En général, ce n’est pas l’ambition qui fait défaut : votre mari se réveille frais et dispos, bien décidé à profiter de ce repos forcé pour s’acquitter enfin de ces tâches qu’il remet sans cesse, faute de temps : mettre à jour son carnet d’adresses, évaluer sa collection de timbres-poste, essayer — une fois pour toutes — de comprendre quelque chose au libellé de sa fiche de paie. Mais, neuf fois sur dix, ces bonnes résolutions ne résistent pas à un examen objectif de la situation et des forces en présence : outre que ces activités, en effet, se révèlent particulièrement malaisées sur la table roulante que la femme de salle n’a pas complètement débarrassée des miettes du petit déjeuner, Monsieur voit très vite diminuer son courage. Le moindre effort l’épuise et il ne peut guère rester plus de dix minutes dans la même position (encore ne parvient-il à « tenir » les dix minutes susdites qu’au prix de savants rééquilibrages d’oreillers dont vous faites régulièrement les frais).

Pour les mêmes raisons, il ne saurait être davantage question de lui proposer mots croisés, problèmes d’échecs ou patiences, dont le nom seul suffit à lui faire prendre un teint grisâtre, en regard duquel la mine offerte au retour de l’opération n’était que bien peu de chose...

Quant aux espoirs qu’en dernier ressort vous aviez placés dans la lecture, ils ne pourront faire illusion très longtemps. Dédaignant les succès littéraires qui faisaient l’orgueil de sa bibliothèque(6), votre époux, prévoyant l’abattement qui serait le sien dans les jours qui suivraient l’opération, avait pris la précaution de n’emporter que de vulgaires « polars ». Mais, faute de pouvoir s’enfouir, avec le livre en question, sous les couvertures — où la fréquentation de sa plaie lui est par trop pénible —, le malade s’apercevra bien vite de la témérité de son entreprise : impossible, en effet, de parcourir un roman policier dans une chambre de clinique sans s’entendre expliquer par tout le monde (et ce, dès le chapitre deux) que c’est le neveu qui a fait le coup.

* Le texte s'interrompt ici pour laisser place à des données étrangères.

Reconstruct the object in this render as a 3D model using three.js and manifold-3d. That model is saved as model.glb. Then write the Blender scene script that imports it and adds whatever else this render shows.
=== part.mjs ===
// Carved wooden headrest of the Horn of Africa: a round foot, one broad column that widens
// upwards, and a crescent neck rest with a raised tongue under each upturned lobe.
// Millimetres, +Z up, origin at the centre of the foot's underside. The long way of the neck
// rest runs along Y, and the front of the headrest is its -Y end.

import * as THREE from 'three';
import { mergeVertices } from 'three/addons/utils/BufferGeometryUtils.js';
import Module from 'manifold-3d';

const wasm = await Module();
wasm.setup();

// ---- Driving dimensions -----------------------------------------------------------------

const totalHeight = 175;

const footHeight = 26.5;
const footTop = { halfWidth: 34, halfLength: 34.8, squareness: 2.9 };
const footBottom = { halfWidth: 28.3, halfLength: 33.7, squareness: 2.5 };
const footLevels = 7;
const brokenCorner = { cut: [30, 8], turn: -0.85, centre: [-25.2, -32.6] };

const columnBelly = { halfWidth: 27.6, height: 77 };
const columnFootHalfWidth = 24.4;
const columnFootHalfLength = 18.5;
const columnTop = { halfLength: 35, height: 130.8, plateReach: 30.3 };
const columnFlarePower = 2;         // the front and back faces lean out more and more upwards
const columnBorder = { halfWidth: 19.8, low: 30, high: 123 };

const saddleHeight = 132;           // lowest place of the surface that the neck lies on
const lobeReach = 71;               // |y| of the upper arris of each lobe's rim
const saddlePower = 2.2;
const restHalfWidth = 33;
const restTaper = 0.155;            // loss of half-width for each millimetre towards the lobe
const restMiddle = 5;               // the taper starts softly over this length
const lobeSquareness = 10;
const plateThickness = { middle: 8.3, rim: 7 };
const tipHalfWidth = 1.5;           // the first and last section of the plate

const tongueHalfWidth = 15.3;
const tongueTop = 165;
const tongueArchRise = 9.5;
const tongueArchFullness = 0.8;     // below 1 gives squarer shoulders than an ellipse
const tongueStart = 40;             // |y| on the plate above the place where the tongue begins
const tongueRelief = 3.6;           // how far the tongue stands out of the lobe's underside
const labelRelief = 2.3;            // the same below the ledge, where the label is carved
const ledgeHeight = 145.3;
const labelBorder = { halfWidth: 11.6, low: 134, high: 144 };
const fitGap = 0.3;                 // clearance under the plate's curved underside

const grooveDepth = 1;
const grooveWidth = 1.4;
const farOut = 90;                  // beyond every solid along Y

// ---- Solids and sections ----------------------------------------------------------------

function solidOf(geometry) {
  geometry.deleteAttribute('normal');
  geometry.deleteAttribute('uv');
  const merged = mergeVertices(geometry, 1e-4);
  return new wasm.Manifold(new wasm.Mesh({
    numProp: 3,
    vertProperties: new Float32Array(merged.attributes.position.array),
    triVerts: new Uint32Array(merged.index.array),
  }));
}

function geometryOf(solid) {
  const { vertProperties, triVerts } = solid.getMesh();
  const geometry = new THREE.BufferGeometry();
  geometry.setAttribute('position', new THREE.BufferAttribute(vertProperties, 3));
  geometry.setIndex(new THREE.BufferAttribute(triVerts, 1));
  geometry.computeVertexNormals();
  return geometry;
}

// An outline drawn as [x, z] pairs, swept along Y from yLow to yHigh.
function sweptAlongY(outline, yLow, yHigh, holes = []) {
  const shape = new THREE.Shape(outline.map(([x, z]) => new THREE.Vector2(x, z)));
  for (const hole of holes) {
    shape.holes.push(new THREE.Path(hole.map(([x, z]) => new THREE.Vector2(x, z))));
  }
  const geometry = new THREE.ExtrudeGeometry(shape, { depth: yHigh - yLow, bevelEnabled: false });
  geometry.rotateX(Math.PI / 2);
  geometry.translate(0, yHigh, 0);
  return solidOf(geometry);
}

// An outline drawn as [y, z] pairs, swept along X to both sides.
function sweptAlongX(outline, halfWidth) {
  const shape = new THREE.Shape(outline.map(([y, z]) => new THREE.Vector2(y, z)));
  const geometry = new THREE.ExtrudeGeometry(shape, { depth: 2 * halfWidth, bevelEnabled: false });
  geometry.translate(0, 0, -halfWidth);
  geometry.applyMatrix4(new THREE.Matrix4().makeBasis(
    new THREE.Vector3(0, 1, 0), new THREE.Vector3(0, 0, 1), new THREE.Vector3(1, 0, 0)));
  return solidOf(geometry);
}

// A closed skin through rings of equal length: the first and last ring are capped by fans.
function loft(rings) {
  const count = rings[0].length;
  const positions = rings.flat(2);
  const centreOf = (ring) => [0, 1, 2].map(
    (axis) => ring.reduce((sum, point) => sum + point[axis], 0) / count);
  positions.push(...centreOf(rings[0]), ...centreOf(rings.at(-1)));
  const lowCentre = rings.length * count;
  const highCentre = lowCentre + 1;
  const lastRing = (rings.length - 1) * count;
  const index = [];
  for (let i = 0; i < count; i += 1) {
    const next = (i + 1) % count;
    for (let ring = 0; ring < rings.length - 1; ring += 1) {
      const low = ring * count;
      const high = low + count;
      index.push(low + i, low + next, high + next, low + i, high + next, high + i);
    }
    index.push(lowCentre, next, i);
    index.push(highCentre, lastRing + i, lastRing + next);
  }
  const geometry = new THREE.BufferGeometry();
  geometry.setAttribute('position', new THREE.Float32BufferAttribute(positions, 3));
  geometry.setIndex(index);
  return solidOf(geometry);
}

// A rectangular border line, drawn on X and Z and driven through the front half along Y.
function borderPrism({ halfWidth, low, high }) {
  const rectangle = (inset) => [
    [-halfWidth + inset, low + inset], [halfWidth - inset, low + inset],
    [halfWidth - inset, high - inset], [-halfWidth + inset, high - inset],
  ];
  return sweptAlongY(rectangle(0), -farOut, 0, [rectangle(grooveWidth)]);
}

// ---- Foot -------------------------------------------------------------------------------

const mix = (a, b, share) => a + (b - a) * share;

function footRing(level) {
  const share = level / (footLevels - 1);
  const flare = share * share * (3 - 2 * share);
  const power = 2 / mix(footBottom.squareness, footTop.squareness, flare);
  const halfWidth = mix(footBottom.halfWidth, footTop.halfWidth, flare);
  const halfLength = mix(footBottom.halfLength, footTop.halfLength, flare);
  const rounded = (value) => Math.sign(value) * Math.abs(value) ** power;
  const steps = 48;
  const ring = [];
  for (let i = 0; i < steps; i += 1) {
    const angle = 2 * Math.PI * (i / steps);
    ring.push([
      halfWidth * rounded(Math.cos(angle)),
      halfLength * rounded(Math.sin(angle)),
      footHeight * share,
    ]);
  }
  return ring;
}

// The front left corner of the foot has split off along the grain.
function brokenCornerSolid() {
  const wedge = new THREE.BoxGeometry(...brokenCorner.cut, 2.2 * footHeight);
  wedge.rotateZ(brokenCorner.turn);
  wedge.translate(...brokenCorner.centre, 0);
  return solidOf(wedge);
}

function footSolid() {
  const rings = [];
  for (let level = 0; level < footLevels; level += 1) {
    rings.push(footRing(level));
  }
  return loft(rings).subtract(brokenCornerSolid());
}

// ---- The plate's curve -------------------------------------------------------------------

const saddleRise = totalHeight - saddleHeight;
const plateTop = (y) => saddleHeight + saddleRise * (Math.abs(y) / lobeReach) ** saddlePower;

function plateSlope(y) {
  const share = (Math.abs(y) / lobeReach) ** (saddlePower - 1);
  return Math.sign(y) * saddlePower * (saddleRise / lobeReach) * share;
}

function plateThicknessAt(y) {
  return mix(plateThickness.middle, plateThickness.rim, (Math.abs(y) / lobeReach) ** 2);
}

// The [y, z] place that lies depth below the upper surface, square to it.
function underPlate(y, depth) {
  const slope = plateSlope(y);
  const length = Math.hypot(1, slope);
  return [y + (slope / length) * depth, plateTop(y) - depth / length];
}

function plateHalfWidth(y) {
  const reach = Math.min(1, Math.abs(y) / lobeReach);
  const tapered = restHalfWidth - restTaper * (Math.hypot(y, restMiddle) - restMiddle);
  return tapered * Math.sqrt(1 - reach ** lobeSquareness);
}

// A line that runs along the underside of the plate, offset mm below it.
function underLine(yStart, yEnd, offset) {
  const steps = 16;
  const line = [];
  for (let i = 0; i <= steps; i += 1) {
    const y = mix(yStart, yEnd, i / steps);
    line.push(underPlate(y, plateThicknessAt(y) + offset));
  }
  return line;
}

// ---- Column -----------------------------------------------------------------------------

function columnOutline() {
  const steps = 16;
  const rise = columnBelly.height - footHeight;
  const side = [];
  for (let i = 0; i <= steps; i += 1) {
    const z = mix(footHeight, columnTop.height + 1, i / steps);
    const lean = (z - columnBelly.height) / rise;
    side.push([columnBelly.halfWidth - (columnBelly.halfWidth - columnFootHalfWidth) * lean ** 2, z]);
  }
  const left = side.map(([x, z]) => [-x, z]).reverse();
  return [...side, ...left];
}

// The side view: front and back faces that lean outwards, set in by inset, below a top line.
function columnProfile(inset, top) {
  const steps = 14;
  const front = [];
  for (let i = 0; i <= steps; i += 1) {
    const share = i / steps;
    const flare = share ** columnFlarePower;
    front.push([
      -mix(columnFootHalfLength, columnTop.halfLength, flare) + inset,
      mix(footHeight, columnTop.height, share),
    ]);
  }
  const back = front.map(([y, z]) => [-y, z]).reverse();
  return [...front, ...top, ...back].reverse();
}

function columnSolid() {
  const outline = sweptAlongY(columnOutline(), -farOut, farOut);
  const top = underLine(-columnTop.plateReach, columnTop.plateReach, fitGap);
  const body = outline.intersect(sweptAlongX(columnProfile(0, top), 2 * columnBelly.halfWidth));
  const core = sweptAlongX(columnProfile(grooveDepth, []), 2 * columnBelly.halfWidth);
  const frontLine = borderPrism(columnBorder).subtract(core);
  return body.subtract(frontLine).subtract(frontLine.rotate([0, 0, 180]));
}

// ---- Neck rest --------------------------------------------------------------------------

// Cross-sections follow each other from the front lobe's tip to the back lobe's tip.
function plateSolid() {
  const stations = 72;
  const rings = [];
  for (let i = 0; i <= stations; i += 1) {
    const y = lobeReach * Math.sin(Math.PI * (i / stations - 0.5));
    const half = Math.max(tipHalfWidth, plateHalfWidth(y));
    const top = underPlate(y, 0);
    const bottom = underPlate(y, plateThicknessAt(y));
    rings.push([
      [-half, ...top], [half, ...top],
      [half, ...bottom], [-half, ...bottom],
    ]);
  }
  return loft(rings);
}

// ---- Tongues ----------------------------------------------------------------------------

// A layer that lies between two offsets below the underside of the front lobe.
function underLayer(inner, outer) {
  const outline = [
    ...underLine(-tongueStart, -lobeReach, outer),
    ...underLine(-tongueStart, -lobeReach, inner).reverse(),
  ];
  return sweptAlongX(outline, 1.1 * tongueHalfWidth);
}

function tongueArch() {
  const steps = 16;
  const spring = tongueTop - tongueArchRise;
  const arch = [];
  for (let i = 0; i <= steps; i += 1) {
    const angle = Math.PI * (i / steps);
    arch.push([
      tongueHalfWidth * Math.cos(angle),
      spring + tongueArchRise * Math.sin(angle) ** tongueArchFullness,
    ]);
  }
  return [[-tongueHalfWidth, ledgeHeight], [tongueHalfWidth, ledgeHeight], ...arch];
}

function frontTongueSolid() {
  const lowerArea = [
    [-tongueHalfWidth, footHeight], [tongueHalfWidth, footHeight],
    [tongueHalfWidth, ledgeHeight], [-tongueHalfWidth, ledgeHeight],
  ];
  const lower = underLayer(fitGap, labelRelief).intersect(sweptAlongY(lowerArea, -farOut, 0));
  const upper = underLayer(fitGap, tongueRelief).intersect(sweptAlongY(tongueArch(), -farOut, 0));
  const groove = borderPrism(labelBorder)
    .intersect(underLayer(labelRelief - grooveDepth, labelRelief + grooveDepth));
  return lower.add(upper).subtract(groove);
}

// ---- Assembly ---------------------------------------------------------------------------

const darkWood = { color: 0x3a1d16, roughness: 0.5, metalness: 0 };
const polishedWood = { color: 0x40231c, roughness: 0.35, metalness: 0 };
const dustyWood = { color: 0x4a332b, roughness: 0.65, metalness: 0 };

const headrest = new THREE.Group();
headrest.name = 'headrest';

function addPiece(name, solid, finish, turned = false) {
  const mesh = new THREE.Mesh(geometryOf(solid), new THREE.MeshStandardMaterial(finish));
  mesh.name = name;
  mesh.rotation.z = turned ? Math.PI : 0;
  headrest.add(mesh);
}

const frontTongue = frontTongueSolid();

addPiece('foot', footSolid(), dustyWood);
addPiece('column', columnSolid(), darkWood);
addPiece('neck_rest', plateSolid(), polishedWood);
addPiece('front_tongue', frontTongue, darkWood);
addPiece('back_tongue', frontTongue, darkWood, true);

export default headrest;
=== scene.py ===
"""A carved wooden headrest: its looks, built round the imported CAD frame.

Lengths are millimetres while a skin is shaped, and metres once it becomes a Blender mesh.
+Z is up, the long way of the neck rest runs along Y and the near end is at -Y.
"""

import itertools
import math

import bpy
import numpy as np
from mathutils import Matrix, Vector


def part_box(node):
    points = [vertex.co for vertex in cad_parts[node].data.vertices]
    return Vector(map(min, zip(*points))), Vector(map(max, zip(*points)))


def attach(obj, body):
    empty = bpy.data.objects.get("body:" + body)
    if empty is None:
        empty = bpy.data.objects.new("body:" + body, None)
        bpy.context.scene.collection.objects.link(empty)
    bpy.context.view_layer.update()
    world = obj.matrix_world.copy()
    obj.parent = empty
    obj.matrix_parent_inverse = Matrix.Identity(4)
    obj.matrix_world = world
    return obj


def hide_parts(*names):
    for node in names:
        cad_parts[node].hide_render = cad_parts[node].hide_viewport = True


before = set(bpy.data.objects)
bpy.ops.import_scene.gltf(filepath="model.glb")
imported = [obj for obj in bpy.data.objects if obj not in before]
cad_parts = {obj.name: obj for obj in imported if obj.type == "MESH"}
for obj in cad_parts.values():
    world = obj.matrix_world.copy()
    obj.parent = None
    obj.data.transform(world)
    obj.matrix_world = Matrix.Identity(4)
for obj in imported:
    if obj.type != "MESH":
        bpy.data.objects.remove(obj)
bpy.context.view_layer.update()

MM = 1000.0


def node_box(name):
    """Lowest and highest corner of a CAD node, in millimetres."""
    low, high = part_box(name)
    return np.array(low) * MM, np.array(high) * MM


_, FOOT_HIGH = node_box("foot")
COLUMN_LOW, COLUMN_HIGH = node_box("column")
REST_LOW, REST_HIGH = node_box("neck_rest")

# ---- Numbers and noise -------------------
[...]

La seule activité qui, pour l’heure, puisse trouver grâce aux yeux de votre mari serait celle qui consiste à fixer ses impressions sur le papier, afin de jeter les bases d’un livre qui ressemblerait un peu à celui-ci. Mais le nombre de tuyaux qu’il lui faudrait déplacer à la suite du stylo a tôt fait de mettre un frein à son ardeur satirique !

Il ne reste plus alors qu’à attendre celle dont le romancier dit « qu’elle abolit tout, fatigues et passions » : la nuit...

 

(1) Le tube au néon qui surplombe le lit de votre mari refuse de s’allumer trois fois sur quatre, spécialement la nuit.

(2) Le papier hygiénique n’est que rarement fourni par la clinique ; quand il l’est, son moelleux est tel qu’il vaut mieux l’ignorer, si l’on ne veut pas ajouter les hémorroïdes à ses problèmes immédiats.

(3) Il n’est rien de plus difficile à obtenir, en milieu hospitalier, qu’un vase qui ne soit pas de nuit.

(4) L’oxygène ambiant est déjà suffisamment rare pour que l’on n’estime pas nécessaire d’en faire profiter des végétaux aussi encombrants !

(5) Les esprits les plus incultes savent que la vésicule biliaire entretient de vagues rapports avec le foie.

(6) Quelques exemples de titres fortement déconseillés en pareil cas : Pour qui sonne le glas d’Ernest Hemingway, Une mort très douce de Simone de Beauvoir, La Table aux crevés de Marcel Aymé, etc.